Building on that theme, Sardar defines Post-Normal Times as “an in-between period where old orthodoxies are dying, new ones have yet to be born, and very few things seem to make sense.” He elaborates on the nature of Post-Normal Times:
All that was ‘normal’ has now evaporated…. To have any notion of a viable future, we must grasp the significance of this period of transition which is characterised by three c’s: complexity, chaos and contradictions. These forces propel and sustain postnormal times leading to uncertainty and different types of ignorance that make decision-making problematic and increase risks to individuals, society and the planet. Postnormal times demands, this paper argues, that we abandon the ideas of ‘control and management’, and rethink the cherished notions of progress, modernisation and efficiency. The way forward must be based on virtues of humility, modesty and accountability, the indispensible requirement of living with uncertainty, complexity and ignorance. We will have to imagine ourselves out of postnormal times and into a new age of normalcy—with an ethical compass and a broad spectrum of imaginations from the rich diversity of human cultures.
Ziauddin Sardar, “Welcome to postnormal times,” Futures 42(2010) 435-444.
That sounds a lot more like the legal industry’s current predicament than “new normal” conveys. If so, are humility, modesty, and accountability at least part of the answer for law’s imagining itself out of postnormal times and into a new age of normalcy?
As I mentioned in my last post, my Law 2050 class recently featured two panels of speakers, one consisting of large law firm managing partners and the other of large corporation in-house counsel. I identified four major themes that struck me as dominating the discussions: (1) the improving profile of “Medium Law,” (2) the impacts of volatile lateral partner movement, (3) the in-house counsel’s quest for value, and (4) law firm financial structure as an obstacle to innovation.

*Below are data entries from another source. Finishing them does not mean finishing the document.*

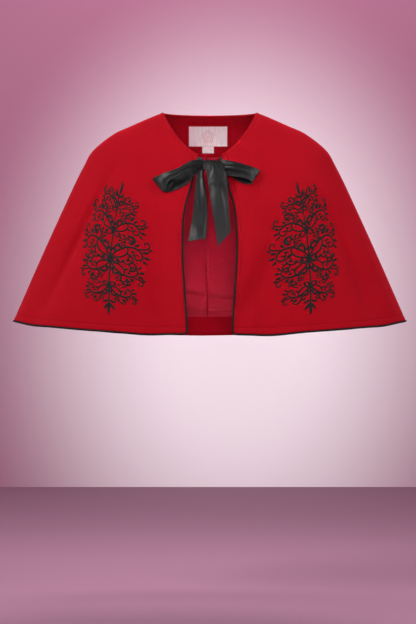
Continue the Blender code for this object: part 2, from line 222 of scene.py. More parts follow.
def mesh_piece(name: str, points: Array, quads: Array, uv: Array) -> bpy.types.Object:
    """A smooth-shaded object of four-sided faces, at the origin and linked to the scene.

    Args:
        name: Name of the piece.
        points: Places of its points.
        quads: Point numbers of its faces.
        uv: Pattern places of each face's corners, in metres of cloth.

    Returns:
        The object.
    """
    quads, uv = face_outwards(points, quads, uv)
    mesh = bpy.data.meshes.new(name)
    mesh.vertices.add(len(points))
    mesh.vertices.foreach_set("co", points.astype(np.float32).ravel())
    mesh.loops.add(quads.size)
    mesh.loops.foreach_set("vertex_index", quads.astype(np.int32).ravel())
    mesh.polygons.add(len(quads))
    mesh.polygons.foreach_set("loop_start", np.arange(0, quads.size, 4, dtype=np.int32))
    layer = mesh.uv_layers.new(name="cloth")
    layer.uv.foreach_set("vector", uv.astype(np.float32).ravel())
    mesh.update(calc_edges=True)
    mesh.validate()
    mesh.shade_smooth()
    piece = bpy.data.objects.new(name, mesh)
    bpy.context.scene.collection.objects.link(piece)
    return piece


def closed_sheet(
    name: str,
    face: Array,
    normal: Array,
    thickness: float,
    edge: Array,
    uv: Array,
    inner: Array | float = 0.0,
) -> bpy.types.Object:
    """A closed thin sheet under a grid of its outer face, with a rounded rim.

    Each point stands off the middle layer by half the thickness times sqrt(1 - (1 - d / r)^2), where d is its
    distance from the rim and r half the thickness. The two faces share the points of the rim.

    Args:
        name: Name of the piece.
        face: Grid of points on the outer face, wound down and then across.
        normal: Outward unit normals at the points.
        thickness: Thickness of the cloth.
        edge: Distance of each point from the nearest rim.
        uv: Pattern place of each point, in metres of cloth.
        inner: How much further in the inner face stands, such as where a band is sewn to it.

    Returns:
        The object.
    """
    rows, columns = face.shape[:2]
    half = thickness / 2
    lift = half * np.sqrt(1 - (1 - np.clip(edge / half, 0, 1)) ** 2)
    lift[[0, -1], :] = 0
    lift[:, [0, -1]] = 0
    middle = face - half * normal
    outer = middle + lift[..., None] * normal
    under = middle - (lift + inner)[..., None] * normal
    front = np.arange(rows * columns).reshape(rows, columns)
    back = front.copy()
    back[1:-1, 1:-1] = rows * columns + np.arange((rows - 2) * (columns - 2)).reshape(rows - 2, columns - 2)
    points = np.concatenate([outer.reshape(-1, 3), under[1:-1, 1:-1].reshape(-1, 3)])
    places = np.concatenate([uv.reshape(-1, 2), uv[1:-1, 1:-1].reshape(-1, 2)])
    quads = np.concatenate([quads_of(front), quads_of(back)[:, ::-1]])
    return mesh_piece(name, points, quads, places[quads])


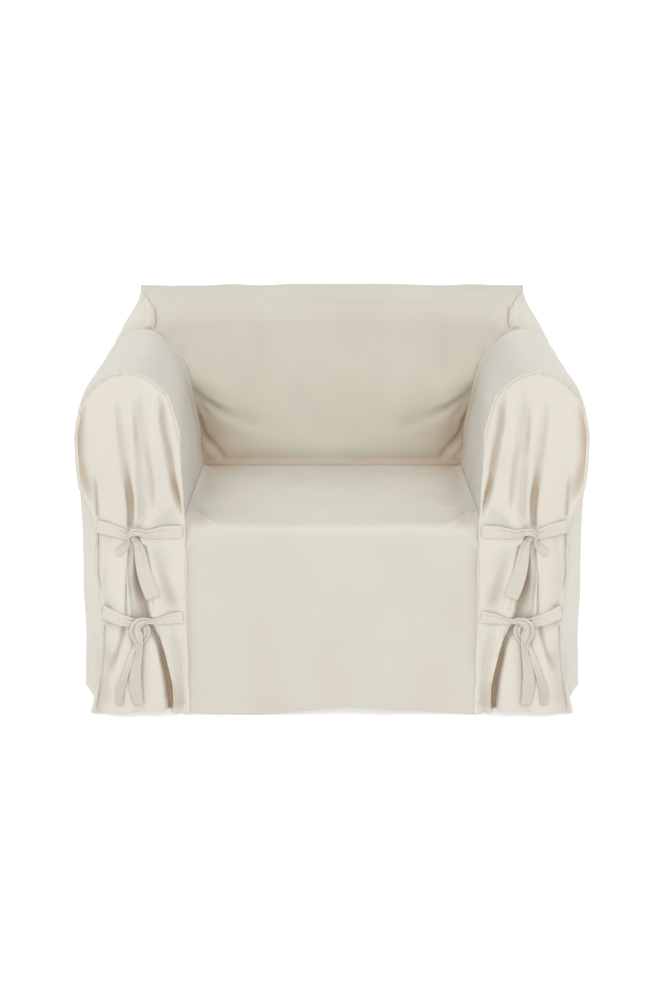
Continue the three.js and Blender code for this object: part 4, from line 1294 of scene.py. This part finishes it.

I had my students–there are 45 enrolled in the class–prepare “reaction papers” for the combined panels, in which they were free to comment on what they heard however they wished. I had held off on my post until they handed in the papers so as not to influence their reactions. Remarkably, however, the four themes I discussed in my post were recurrent themes in the student papers. But there were others that dominated their discussions and which revealed something about how law students are approaching the so-called “new normal.”
- The students were struck by the different emphasis the two panels placed on quality versus efficiency in the “value” calculus. While both panels placed importance on both value components, the students perceived that the managing partners emphasized selling quality while the in-house counsel emphasized buying efficiency. The in-house counsel were fairly blunt in this respect, which made a deep impression on the students.
- The in-house counsel panel discussed the “disaggregation” theme extensively, with one panelist describing how legal matters are unbundled and farmed out to a variety of service providers. As this counsel put it, “I hire everything from $30 an hour lawyers to $1500 an hour lawyers–I find the right rate for the right service.” Although this struck the students as a sound business model, they were also struck by how much workload that places on the in-house counsel to herd all the cats. It’s like trying to be your own general contractor when building your new home. The students thus saw the potential value in Legal Project Management service providers, several of which will be appearing on panels later in the semester.
- Indeed, many of the students asked why law firms can’t essentially reinvent themselves to house all of the unbundled services under one roof and charge out each of the various services at competitive market rates. Good question! Indeed, next week we will be hearing from some firms that have taken some steps in that direction.
- Probably the most introspective and personal theme that ran through the papers had to do with training–as in how will they receive it. Let’s face it, the old model, for all its flaws now under the microscope, was a wonderful training ground for young lawyers. They got to see all the bricks in the litigation or transaction wall as it was constructed, and could observe high quality legal work all around them. My students expressed concern that they will not have that same opportunity as legal services are unbundled and farmed out to multiple providers and as their value comes under close scrutiny by clients and their own firms. Remarkably, many said they’d gladly take reduced salaries over their first few years at a firm if that meant they’d receive formalized and extensive training as the quid pro quo.
- Finally, many of the students questioned the continuing viability of US legal practice restrictions. They wondered whether large US firms can compete with the more financially liberated UK firms in the global market, and whether state licensing restrictions really have a rational basis for practice fields that are national in scope. Although the panelists opined that change on this front would be very slow to come, the vibe from the students was that it can’t come fast enough for them.
I have to say that I was quite impressed by how deeply and insightfully my students thought about these issues. Of course, their main concern is about getting employment after law school, which many of the 3Ls have already secured, but my sense is that after hearing from our two panels they have a better handle on what employment in the legal industry will be like in this era of transformation.